Jake Long - A Kentucky HS Player

         I will be the first to tell you that the football combines and camps that we put on are small time operations. Rivals, Nike, and the National Underclassman Combines are so huge. We are just a "mom and pop's" outfit. However, at one of our D-1 Sorts Training combines, I met a young man from Ashland Blazer High School in Kentucky.
        Jake Long (2016) from Ashland Blazer HS talked with me at the combine. Told me that he used to live in Ohio, but his parents moved to Kentucky. He trains with Alonzo Saxton in Columbus every weekend. Mr. Saxton told him that I would be a good resource for him to get started in the recruiting process.
        Jake sent me an email thanking me for the opportunity to test at the combine. He has talked with recruiting reporters in Ohio before, but once they find out that he is from Kentucky, they slowly disappear. There was also some concern that since he was a Kentucky boy, I would not be interested in helping him.
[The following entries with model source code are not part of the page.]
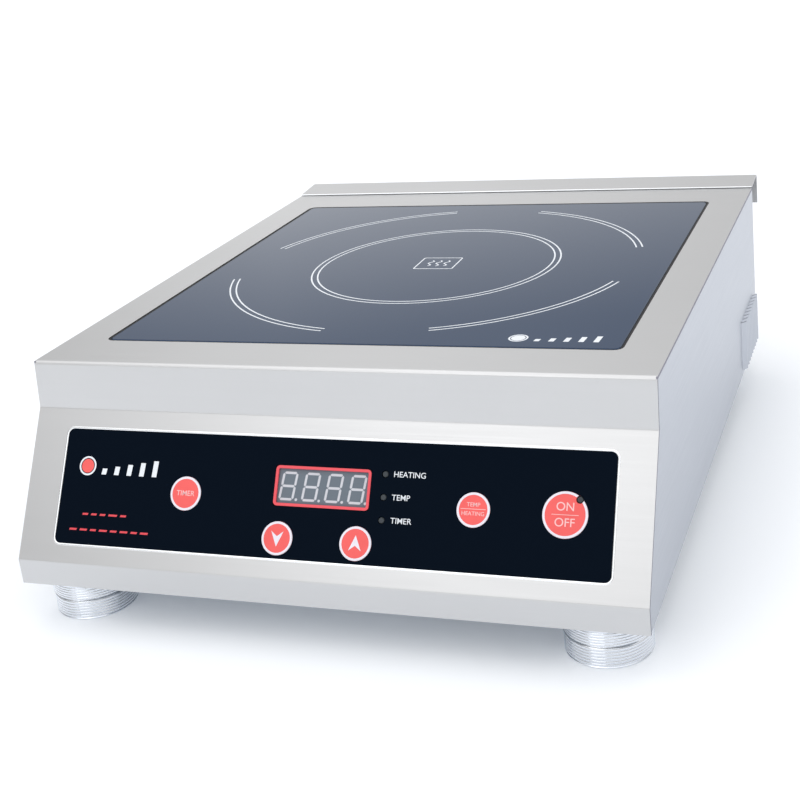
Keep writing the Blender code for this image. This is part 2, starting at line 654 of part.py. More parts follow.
# ---------------------------------------------------------------- cooling and power


def make_fan():
    outer = rounded_rectangle(FAN_HALF, FAN_HALF, 4 * MM, FAN_CENTRE)
    top = FAN_BOTTOM + FAN_HEIGHT
    frame = place("fan_frame", prism(outer, FAN_BOTTOM, top), "fan_plastic")
    cut(frame, prism(circle(FAN_BORE, 40, FAN_CENTRE), FAN_BOTTOM - SHEET, top + SHEET))
    spider_top = FAN_BOTTOM + SPIDER_HEIGHT
    x, y = FAN_CENTRE
    arm = 2 * MM
    reach = FAN_BORE + SHEET
    unite(frame,
          block((x - reach, y - arm, FAN_BOTTOM), (x + reach, y + arm, spider_top)),
          block((x - arm, y - reach, FAN_BOTTOM), (x + arm, y + reach, spider_top)),
          prism(circle(FAN_HUB, 24, FAN_CENTRE), FAN_BOTTOM, spider_top))
    shaft = 2 * MM
    cut(frame, prism(circle(shaft + GAP, 16, FAN_CENTRE), FAN_BOTTOM - SHEET, spider_top + SHEET))
    hub_low = spider_top + 1 * MM
    hub_high = top - 1 * MM
    profile = [(0, FAN_BOTTOM + SHEET), (shaft, FAN_BOTTOM + SHEET), (shaft, hub_low), (FAN_HUB, hub_low),
               (FAN_HUB, hub_high - 1 * MM), (FAN_HUB - 1 * MM, hub_high), (0, hub_high)]
    rotor = place("fan_rotor", turned(profile, 28), "fan_plastic", smooth=True)
    rotor.location = (x, y, 0)
    for i in range(FAN_BLADES):
        turn = (i + BLADE_PHASE) * 2 * math.pi / FAN_BLADES
        unite(rotor, fan_blade(turn, hub_low + 1 * MM, hub_high - 1 * MM))
    for modifier in rotor.modifiers:
        modifier.object.location = rotor.location


def fan_blade(turn, low, high, steps=4):
    """A blade twisted about the fan's axis: its leading edge is low and its trailing edge is high."""
    thickness = 1.6 * MM
    blade = bmesh.new()
    rings = []
    for i in range(steps + 1):
        radius = FAN_HUB - 1 * MM + (FAN_TIP - FAN_HUB + 1 * MM) * i / steps
        sweep = math.radians(34 - 6 * i / steps)
        ring = []
        for angle, height in ((0, low), (sweep, high - thickness), (sweep, high), (0, low + thickness)):
            around = turn + angle
            ring.append(blade.verts.new((radius * math.cos(around), radius * math.sin(around), height)))
        rings.append(ring)
    blade.faces.new(rings[0])
    blade.faces.new(rings[-1])
    for ring, following in zip(rings, rings[1:]):
        for i in range(4):
            j = (i + 1) % 4
            blade.faces.new((ring[i], ring[j], following[j], following[i]))
    return blade


def make_power_unit():
    place("power_pcb", block(POWER_BOARD_LOW, POWER_BOARD_HIGH), "circuit_board")
    left, right = HEATSINK_LOW.x, HEATSINK_HIGH.x
    bottom = HEATSINK_LOW.z
    pitch = (right - left - FIN_THICKNESS) / (HEATSINK_FINS - 1)
    comb = [(left, bottom), (right, bottom)]
    for i in reversed(range(HEATSINK_FINS)):
        fin = left + i * pitch
        foot = bottom + HEATSINK_BASE
        comb += [(fin + FIN_THICKNESS, foot), (fin + FIN_THICKNESS, HEATSINK_HIGH.z), (fin, HEATSINK_HIGH.z),
                 (fin, foot)]
    comb = [point for i, point in enumerate(comb) if point not in ((right, bottom + HEATSINK_BASE),
                                                                   (left, bottom + HEATSINK_BASE))]
    place("heatsink", prism(comb, HEATSINK_LOW.y, HEATSINK_HIGH.y, "Y"), "heatsink_aluminium")
    package_rear = HEATSINK_LOW.y - GAP
    for name, x in (("switching_transistor", 50 * MM), ("bridge_rectifier", 92 * MM)):
        place(name, block((x, package_rear - PACKAGE_THICKNESS, PACKAGE_HEIGHTS[0]),
                          (x + PACKAGE_WIDTH, package_rear, PACKAGE_HEIGHTS[1])), "switch_black")
    board = POWER_BOARD_HIGH.z + GAP
    for name, x, y, long, wide, high in (("filter_capacitor", 20, -95, 46, 20, 36),
                                         ("resonant_capacitor", 85, -95, 46, 18, 30)):
        outline = rounded_rectangle(long * MM / 2, wide * MM / 2, 3 * MM, (x * MM + long * MM / 2, y * MM), 2)
        place(name, prism(outline, board, board + high * MM), "capacitor_yellow")
    choke = [(9 * MM, board), (17 * MM, board), (19 * MM, board + 4 * MM), (19 * MM, board + 12 * MM),
             (17 * MM, board + 16 * MM), (9 * MM, board + 16 * MM)]
    place("choke", turned(choke, 18, (60 * MM, -45 * MM, 0)), "copper_winding", smooth=True)


def make_cable_gland():
    """A screwed gland through the rear panel, with its nut outside and the cord's bore left open."""
    bore = 4.5 * MM
    wall = REAR_WALL + GAP
    inside = REAR_WALL - SHEET - GAP
    profile = [(bore, inside - 7 * MM), (12 * MM, inside - 7 * MM), (12 * MM, inside), (GLAND_HOLE - GAP, inside),
               (GLAND_HOLE - GAP, wall), (12 * MM, wall), (12 * MM, wall + 6 * MM), (10 * MM, wall + 8 * MM),
               (9 * MM, wall + 17 * MM), (6 * MM, wall + 20 * MM), (bore, wall + 20 * MM)]
    x, z = GLAND_PLACE
    place("cable_gland", turned(profile, 16, (x, 0, z), "Y"), "gland_plastic")


# ---------------------------------------------------------------- feet


def make_feet():
    """Each foot screws up and down on its stud, inside a fixed collar under the tray."""
    hole = FOOT_STUD_RADIUS + STUD_CLEARANCE
    collar_top = BASE - GAP
    collar = [(hole, COLLAR_BOTTOM), (COLLAR_RADIUS - 0.4 * MM, COLLAR_BOTTOM),
              (COLLAR_RADIUS, COLLAR_BOTTOM + 0.4 * MM), (COLLAR_RADIUS, collar_top), (hole, collar_top)]
    seat = COLLAR_BOTTOM - GAP
    foot = [(0, 0), (FOOT_RADIUS - 2.6 * MM, 0), (FOOT_RADIUS - 0.8 * MM, 0.8 * MM), (FOOT_RADIUS, 2.6 * MM),
            (FOOT_RADIUS, seat - 0.3 * MM), (FOOT_RADIUS - 0.3 * MM, seat), (FOOT_STUD_RADIUS, seat),
            (FOOT_STUD_RADIUS, FOOT_STUD_TOP), (0, FOOT_STUD_TOP)]
    for end, y in FOOT_Y.items():
        for side, sign in (("left", -1), ("right", 1)):
            centre = (sign * FOOT_X[end], y, 0)
            place(f"foot_collar_{end}_{side}", turned(collar, 24, centre), "foot_plastic", smooth=True)
            place(f"foot_{end}_{side}", turned(foot, 24, centre), "foot_plastic", smooth=True)


def build():
    for leftover in list(bpy.data.objects):
        bpy.data.objects.remove(leftover)
    panel = make_panel_frame()
    bpy.context.view_layer.update()
    make_top_cover(panel)
    make_side_panels()
    make_rear_canopy()
    make_rear_panel()
    make_base_tray()
    make_base_screws()
    make_glass_top()
    make_overlay(panel)
    make_carrier(panel)
    make_control_board(panel)
    make_buttons(panel)
    make_lamps(panel)
    make_induction_unit()
    make_fan()
    make_power_unit()
    make_cable_gland()
    make_feet()


build()
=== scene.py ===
"""Looks of the countertop induction hob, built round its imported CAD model."""
import json
import math

import bmesh
import bpy
from mathutils import Matrix, Vector


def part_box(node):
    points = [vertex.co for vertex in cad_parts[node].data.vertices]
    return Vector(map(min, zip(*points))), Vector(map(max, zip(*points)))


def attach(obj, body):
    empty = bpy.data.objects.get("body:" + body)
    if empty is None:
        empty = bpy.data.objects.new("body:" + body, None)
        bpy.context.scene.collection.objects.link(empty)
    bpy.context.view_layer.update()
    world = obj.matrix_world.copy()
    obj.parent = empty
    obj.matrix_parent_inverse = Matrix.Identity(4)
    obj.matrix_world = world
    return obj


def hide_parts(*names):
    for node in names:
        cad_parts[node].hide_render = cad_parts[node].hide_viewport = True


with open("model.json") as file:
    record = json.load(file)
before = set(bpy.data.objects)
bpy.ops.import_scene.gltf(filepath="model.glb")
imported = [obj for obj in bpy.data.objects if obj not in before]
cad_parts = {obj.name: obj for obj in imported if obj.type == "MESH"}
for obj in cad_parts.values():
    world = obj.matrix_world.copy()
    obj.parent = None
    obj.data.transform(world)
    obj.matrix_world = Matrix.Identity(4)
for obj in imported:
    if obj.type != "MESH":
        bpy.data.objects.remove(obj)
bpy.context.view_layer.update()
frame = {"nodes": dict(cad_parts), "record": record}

MM = 0.001
# How far printed marks stand above the face they are on
LIFT = 0.03 * MM

# Places read from the frame
COVER_LOW, COVER_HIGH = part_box("top_cover")
GLASS_LOW, GLASS_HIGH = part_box("glass_plate")
CANOPY_LOW, CANOPY_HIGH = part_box("rear_canopy")
TOP = COVER_HIGH.z
BASE = COVER_LOW.z
FRONT = COVER_LOW.y
REAR_WALL = COVER_HIGH.y
HALF_WIDTH = (COVER_HIGH.x - COVER_LOW.x) / 2

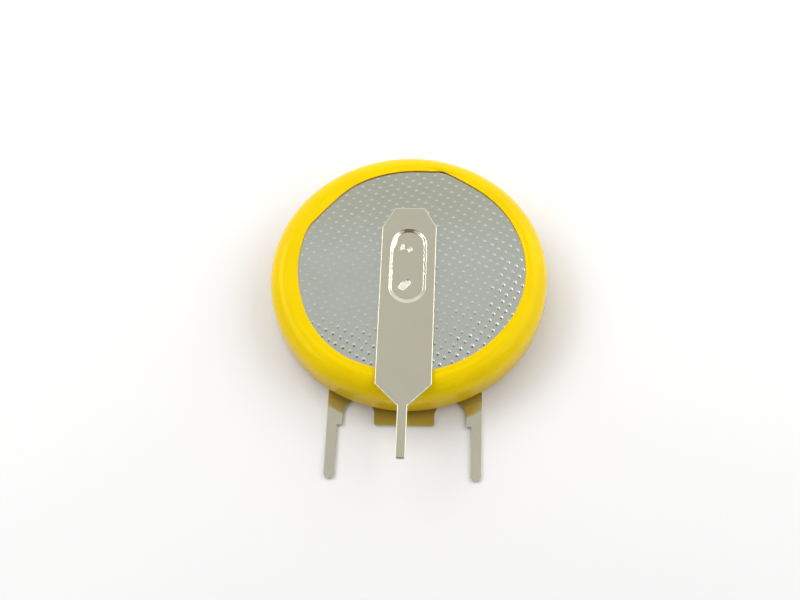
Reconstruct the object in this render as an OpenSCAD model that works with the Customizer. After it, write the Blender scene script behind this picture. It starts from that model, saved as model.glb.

         Measuring 5'11(NS) and 167, Jake tested well for a sophomore. Ran 4.55/40. Verticaled 34.0. Broad jumped - 9.6. Ran 4.4/PS. Ran a solid 7.4/LC. With the work ethic that Jake has, these tests scores will improve a year from now. Plays DB at Blazer High School. Good hips and good speed.
         Because of his interest in MSR, I will see him on video this fall. Maybe I will see him at a camp this summer. Of course, watching him compete in pads will be hard. He better return to one of my combines next March.
         I do not promote our combines for out of state prospects. One, I want to focus on Ohio players. Two, regardless of a player's ability, for parents driving over four hours to go to any combine (Nike included) is silly. The results are not worth the effort. However, I will not turn away any player from out of state who wants to get better.
        Building honest relationships in recruiting is number one for me. Honesty is not a strength of many coaches or recruiting reporters when it comes to recruiting football prospects. Looking forward to helping Jake Long in the recruiting process. This fall and next spring is really important for him. His test scores have been sent out to my colleges. The process has begun.